Description of the task
Search the data for the string "part" and gather each line it is in.

Given information
·····

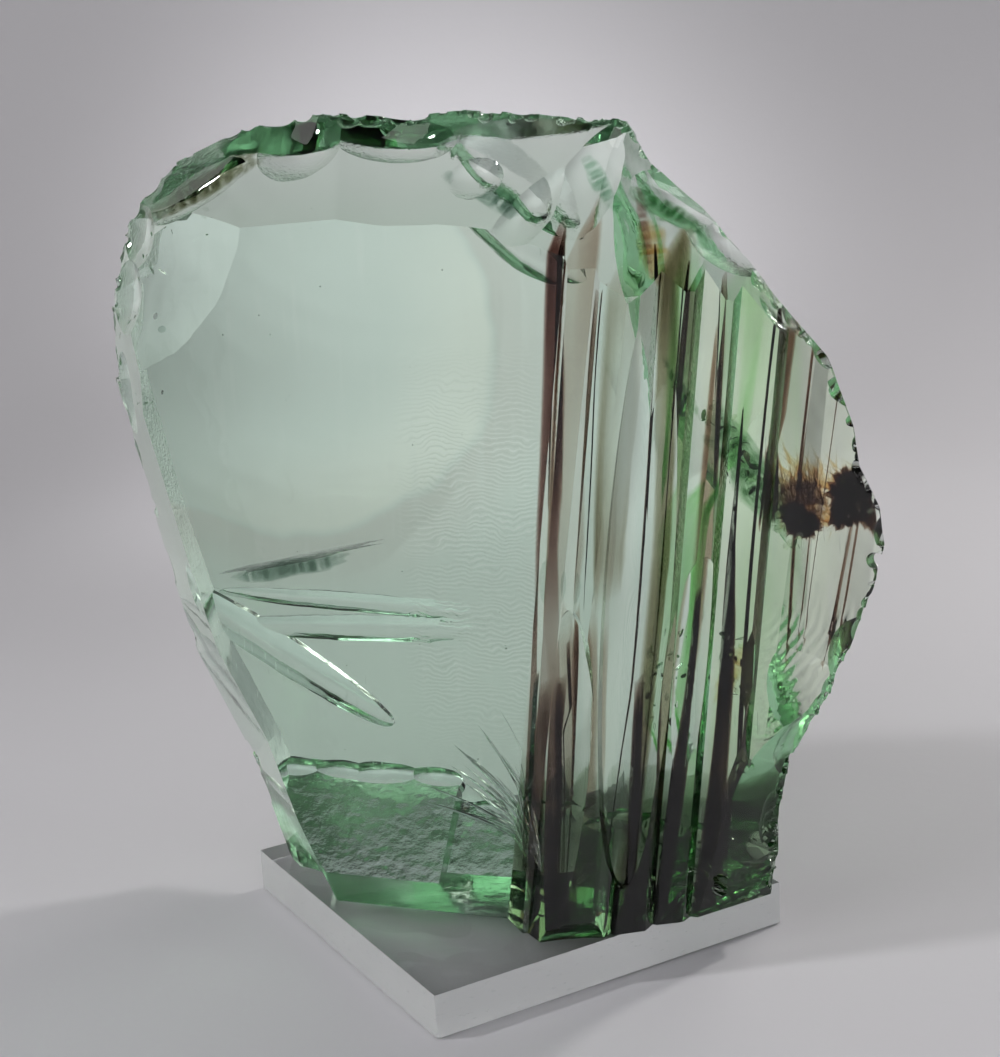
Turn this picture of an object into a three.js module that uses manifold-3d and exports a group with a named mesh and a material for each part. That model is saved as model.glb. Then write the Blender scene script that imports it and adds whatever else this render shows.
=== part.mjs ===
// A broken lump of streaked clear glass, standing on a square plate of clear acrylic.
// Millimetres, +Z up. The origin is the centre of the underside of the plate, and the
// broad flat face of the stone looks roughly along -Y.

import * as THREE from "three";
import * as BufferGeometryUtils from "three/addons/utils/BufferGeometryUtils.js";
import Module from "manifold-3d";

// Driving dimensions.
const STAND_SIDE = 90;
const STAND_THICKNESS = 10;
const STAND_TURN = 29.4;
const REST_GAP = 0.3;
const STONE_TURN = -20;
const FOOT = STAND_THICKNESS + REST_GAP;
const STONE_TOP = 190;
const FACE_TILT = 3;
const BACK_DEPTH = 22;
const FACE_DEPTH = -27;
const FAR = 90;

const wasm = await Module();
wasm.setup();

const radians = THREE.MathUtils.degToRad;

function vec(values) {
  return new THREE.Vector3(values[0], values[1], values[2]);
}

// A closed three.js geometry as a manifold solid, turned right side out if it needs it.
function solidOf(geometry) {
  const bare = geometry.clone();
  for (const name of ["normal", "uv"]) {
    if (bare.getAttribute(name)) {
      bare.deleteAttribute(name);
    }
  }
  const merged = BufferGeometryUtils.mergeVertices(bare, 1e-4);
  const points = new Float32Array(merged.getAttribute("position").array);
  const faces = new Uint32Array(merged.getIndex().array);
  const corner = [new THREE.Vector3(), new THREE.Vector3(), new THREE.Vector3()];
  let volume = 0;
  for (let f = 0; f < faces.length; f += 3) {
    corner.forEach((c, k) => c.fromArray(points, 3 * faces[f + k]));
    volume += corner[0].dot(corner[1].clone().cross(corner[2]));
  }
  if (volume < 0) {
    for (let f = 0; f < faces.length; f += 3) {
      [faces[f + 1], faces[f + 2]] = [faces[f + 2], faces[f + 1]];
    }
  }
  return new wasm.Manifold(new wasm.Mesh({ numProp: 3, vertProperties: points, triVerts: faces }));
}

function geometryOf(solid) {
  const mesh = solid.getMesh();
  const geometry = new THREE.BufferGeometry();
  geometry.setAttribute("position", new THREE.BufferAttribute(new Float32Array(mesh.vertProperties), 3));
  geometry.setIndex(new THREE.BufferAttribute(new Uint32Array(mesh.triVerts), 1));
  return geometry;
}

// Skins a stack of rings with the same number of points, and caps its two ends.
// flat(point) gives the two coordinates in which the end rings are triangulated.
function loft(rings, flat) {
  const count = rings[0].length;
  const positions = rings.flat(2);
  const faces = [];
  for (let r = 0; r + 1 < rings.length; r++) {
    for (let i = 0; i < count; i++) {
      const a = r * count + i;
      const b = r * count + ((i + 1) % count);
      faces.push(a, b, b + count, a, b + count, a + count);
    }
  }
  const outline = rings[0].map((p) => new THREE.Vector2(...flat(p)));
  const cap = THREE.ShapeUtils.triangulateShape(outline, []);
  const last = (rings.length - 1) * count;
  const sameWay = !THREE.ShapeUtils.isClockWise(outline);
  for (const [a, b, c] of cap) {
    if (sameWay) {
      faces.push(a, c, b, last + a, last + b, last + c);
    } else {
      faces.push(a, b, c, last + a, last + c, last + b);
    }
  }
  const geometry = new THREE.BufferGeometry();
  geometry.setAttribute("position", new THREE.BufferAttribute(new Float32Array(positions), 3));
  geometry.setIndex(faces);
  return geometry;
}

// Puts a cutter whose axis is +Y on a point of the stone, with that axis along the outward
// direction and its +Z as near to upright as can be, then spins it about that direction.
function place(geometry, point, outward, spin) {
  const out = vec(outward).normalize();
  const upright = new THREE.Vector3(0, 0, 1).projectOnPlane(out).normalize();
  const matrix = new THREE.Matrix4().makeBasis(out.clone().cross(upright), out, upright);
  return geometry.rotateY(radians(spin)).applyMatrix4(matrix.setPosition(vec(point)));
}

// Everything on the outer side of the plane through three points; outward says which side.
function planeCut(a, b, c, outward) {
  const normal = vec(b).sub(vec(a)).cross(vec(c).sub(vec(a))).normalize();
  if (normal.dot(vec(outward)) < 0) {
    normal.negate();
  }
  const block = new THREE.BoxGeometry(4 * FAR, FAR, 4 * FAR).translate(0, FAR / 2, 0);
  return solidOf(place(block, a, normal.toArray(), 0));
}

// The bowl that a conchoidal flake leaves: half width, half height, depth.
const BOWL_RINGS = 5;
const BOWL_SIDES = 22;
const BOWL_REACH = 1.3;
const BOWL_LID = 30;

function bowlCut({ at, out, half, depth, spin = 0 }) {
  const profile = [];
  for (let ring = 0; ring <= BOWL_RINGS; ring++) {
    const share = (BOWL_REACH * ring) / BOWL_RINGS;
    profile.push(new THREE.Vector2(half[0] * share, depth * (share * share - 1)));
  }
  profile.push(new THREE.Vector2(half[0] * BOWL_REACH, BOWL_LID));
  profile.push(new THREE.Vector2(0, BOWL_LID));
  const bowl = new THREE.LatheGeometry(profile, BOWL_SIDES).scale(1, 1, half[1] / half[0]);
  return solidOf(place(bowl, at, out, spin));
}

// ---------------------------------------------------------------- the stone's blank
// Its widest outline, clockwise from the left, as [across, up, depth, share]. The rim is
// there, and the sides fall in from it to the front and to the back. The share is what is
// left of a point's distance from the heart of the stone at SIDE_REACH behind it, so it
// sets how steeply the back falls away under that stretch of the rim.
const OUTLINE = [
  [-88, 128, -8, 0.96], [-87, 148, -8, 0.93], [-81, 165, -7, 0.86], [-70, 177, -4, 0.74],
  [-54, 185, 1, 0.8], [-37, 187, 4, 0.84], [-17, 185, 5, 0.86], [-2, 186, 6, 0.86],
  [27, 183.5, 6, 0.84], [34, 183, 4, 0.8], [41, 175, -3, 0.66], [52, 167, -6, 0.68],
  [61.5, 156, -7, 0.7], [69, 146, -8, 0.72], [78.5, 135, -8, 0.76], [83.5, 120, -7, 0.8],
  [84.5, 111, -6, 0.82], [88.5, 102, -5, 0.82], [89.5, 94, -5, 0.82], [87, 84, -5, 0.82],
  [82, 70, -5, 0.8], [76, 57, -4, 0.78], [68, 42, -3, 0.76], [65, 29, -2, 0.76],
  [65, 20, -2, 0.76], [59, -8, -2, 0.76], [48, -34, -3, 0.76], [0, -50, -4, 0.76],
  [-32, -40, -5, 0.8], [-46, -10, -7, 0.88], [-54, 12, -8, 0.94], [-61, 36, -8, 0.96],
  [-73.5, 62, -8, 0.97], [-78, 80, -8, 0.97], [-83, 104, -8, 0.97],
];
const HEART = [0, 95];
const SIDE_REACH = 60;
const FRONT_SHARE = 0.37;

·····

Exercise response
Turn this picture of an object into a three.js module that uses manifold-3d and exports a group with a named mesh and a material for each part. That model is saved as model.glb. Then write the Blender scene script that imports it and adds whatever else this render shows.
=== part.mjs ===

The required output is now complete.